The Untitled Pixar Movie That Takes You Inside the Mind (May 30th, 2014)
Obviously this one is pretty much a blank slate save for the premise and release date, but the idea of Pixar playing around in the realm of human psychology is enough to sell me.  A token kudos for again including a female protagonist, suggesting that this summer's Brave isn't just a gimmick.  We'll know more about this one when we know more about this one, but for the moment I am officially intrigued by something that feels far outside the Pixar template.

And that's a wrap.  Yes, there are other big-studio films that are somewhat interesting (The Hobbit, a Shane Black-helmed Iron Man 3, etc), and yes there will always be festival surprises and indie treats that no one saw coming.  But the point is that there is indeed stuff to look forward to after Batman hangs up his cape this summer.  Now it's your turn to share what upcoming releases are most enticing?  What do you most look forward to after this summer?

Scott Mendelson


obthavariable said...

I like Zack Snyder and love all his movies, so "Man of Steel" is hands down tops for me. And no judgement regarding "Phineas and Ferb." It is flat out awesome. But what about "The Great Gatsby"? I'm so excited for that one.

Brandon said...

John Carter and the (definitely male)Gods of M*** (people won't go if we say "Mars")
The Girl Who Played with Inexpensive Fire
The Girl Who Gently Kicked the Hornet's Next (can't afford to buy another one if it breaks)

...wait...what do you mean "bomb"? hahaha


corysims said...

Right with you on Skyfall and Man of Steel.

You can add, at least for me, Catching Fire and Mockingjay.

Screw Prometheus (or as I like to call it, the Alien Prequel that's not really and Alien Prequel, even though it is) and the Hobbit. Both unneeded.

Robert Jones Jr said...

As an African American man, you could not PAY me to see Django Unchained.

jesse said...

LOOPER, for God's sake, LOOPER!

Dark Knight Rises may be my most anticipated movie of the year... but if anything could eclipse it RIGHT NOW, it would be Looper. Rian Johnson back with Joseph Gordon Levitt plus Willis (hopefully not sleepwalking) and Emily Blunt AND TIME TRAVEL??!?!

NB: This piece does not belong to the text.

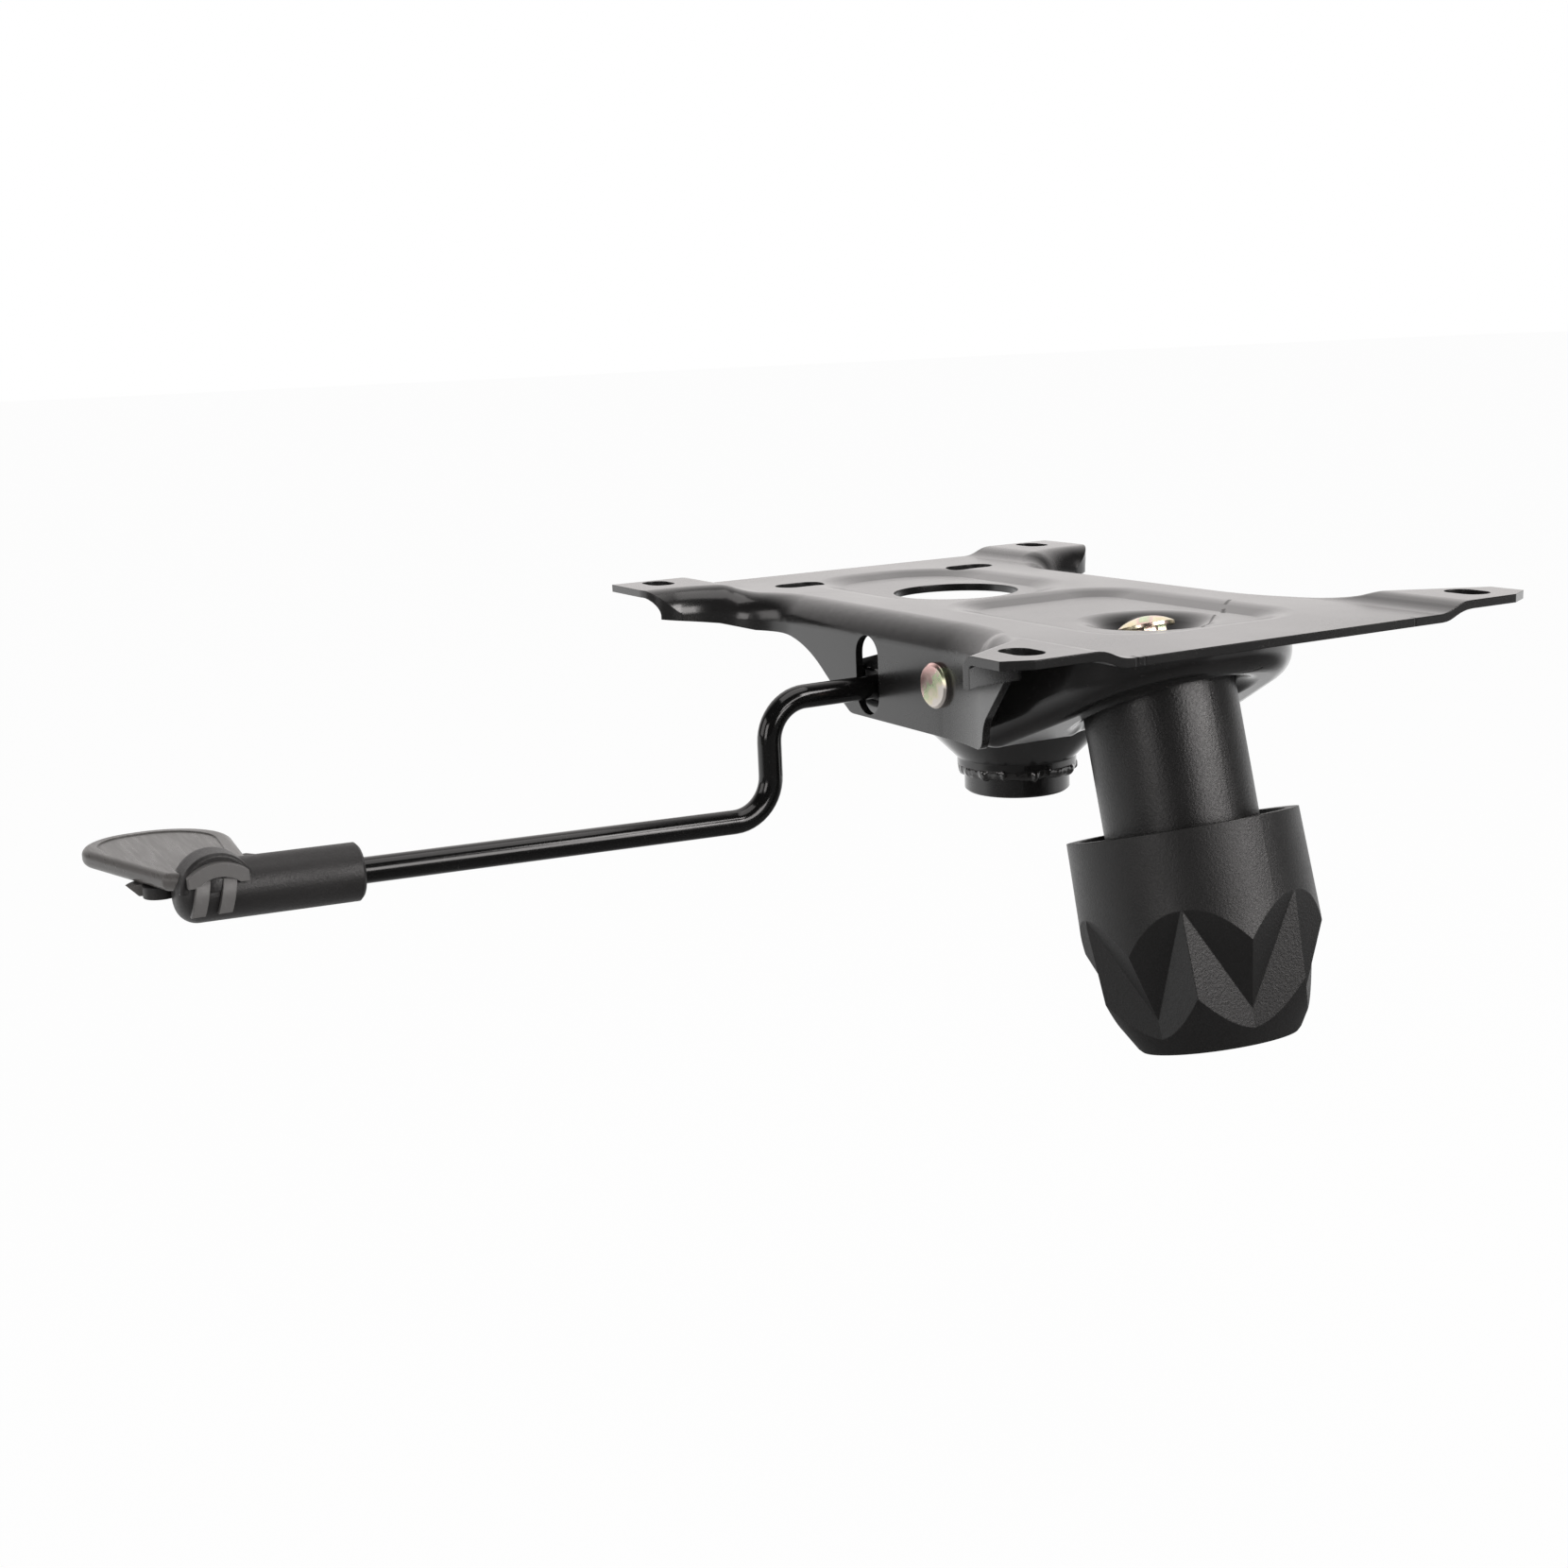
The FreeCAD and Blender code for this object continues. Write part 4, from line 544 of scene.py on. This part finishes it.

I take it back: I AM looking forward ot it more than Batman 3.

Scott Mendelson said...

Care to elaborate?

For what it's worth, as a Jewish man, I was intrigued by the surface-level JEWISH REVENGE FANTASY of Inglorious Basterds playing out as a mediation on the universality of the dehumanization of war-enemies and the value of propaganda-esque pro-war narratives.

Maxwell H said...

How about Paul Thomas Anderson's The Master? Andrew Dominick's Cogan's Trade? Spielberg's Lincoln? Alfonso Cuaron's Gravity? Ben Affleck's Argo? The Wettest County (Now titled Lawless)? None of these are festival surprises or indies but are perhaps a little more serious/esoteric, all come out in 2012, and none made your list. And I'm more excited for all of these than most of what is on your list, particularly because they aren't all that far away. Sure, I can't wait for Skyfall and The Hobbit too, but there's more to being a film fan than just anticipating the biggest upcoming blockbusters.

Also: I, Alex Cross? Really? I just can't get behind Tyler Perry or Rob Cohen as director.
And Red was so bad I don't care who directs the sequel. I never want to see those characters again.

Scott Mendelson said...

I hemmed and hawed about making the list even longer, which would have included a few of the others you mentioned (The Wettest Country is honorary #11). Lincoln I left off because Spielberg's unwillingness to release it before the election implies a certain apolitical toothlessness unbecoming the man who made Munich (same with the similarly-delayed Bigelow Bin Laden picture). Alex Cross is my guilty pleasure, so I cannot defend it otherwise.

While I've liked all of them, the only Paul Thomas Anderson film I loved was Magnolia, so I remain hopeful-but-not ecstatic for The Master. I didn't care for The Town, and Affleck's seemingly ego-driven (?) decision to star in Argo (playing an Hispanic character no less) puts a slight damper the project, although I adored Gone Baby Gone. Yes, The Wettest Country (or whatever it ends up being called) would have made a longer list, as I'm a big fan of The Proposition. The 'other' Lawless in intriguing by virtue of being Malick, but I've never LOVED a Malick film, only liked/appreciated them. Gravity is a wild card, but one that certainly will merit attention when the time comes. Killing Them Softly will likely be a rock-solid genre film, but I did have to draw the line somewhere. The list above were the ten films that came closest to capturing the 'gee-whiz' glee that yes often comes from an often inexplicable personal interest.

Cimmaron30 said...

No interest in THE HOBBIT?

Disco Paco said...

What films are needed? Oh, Hunger Games sequels. Gotcha.

Simoncolumb said...


I got so much respect for Shyamalan - and I would put THE VILLAGE and SIGNS up there with SIXTH SENSE and UNBREAKABLE. I just hope it works out...

Gem said...

What about Cabin in the Woods?
And there's a possibility of the Avengers being extremely good fun... or bombing... so that should be interesting either way.

Brandon said...

I don't think some of you realize the article says "AFTER the Dark Knight Rises". Some of the ones listed that you are scratching your heads at are released before it.

Girish said...

I'm feeling the same kind of chills and anticipation I felt for 'HP: DH-2' and 'TDK' for 'Snow White & the Huntsman', 'TDKR' and 'The Hobbit' which are my Top 3 most anticipated of the year!
My most anticipated after "The Dark Knight Rises" is released are (2012-13):
After Earth
Django Unchained
Ender's Game
Les Misérables
Man of Steel
Star Trek 2
The Lone Ranger

Robert Jones Jr said...


I read the script online. It's not really about a black man getting revenge. It's about a white man teaching a black man how to be a real man. And that sort of paternalism--a Hollywood staple--simply isn't appealing to me.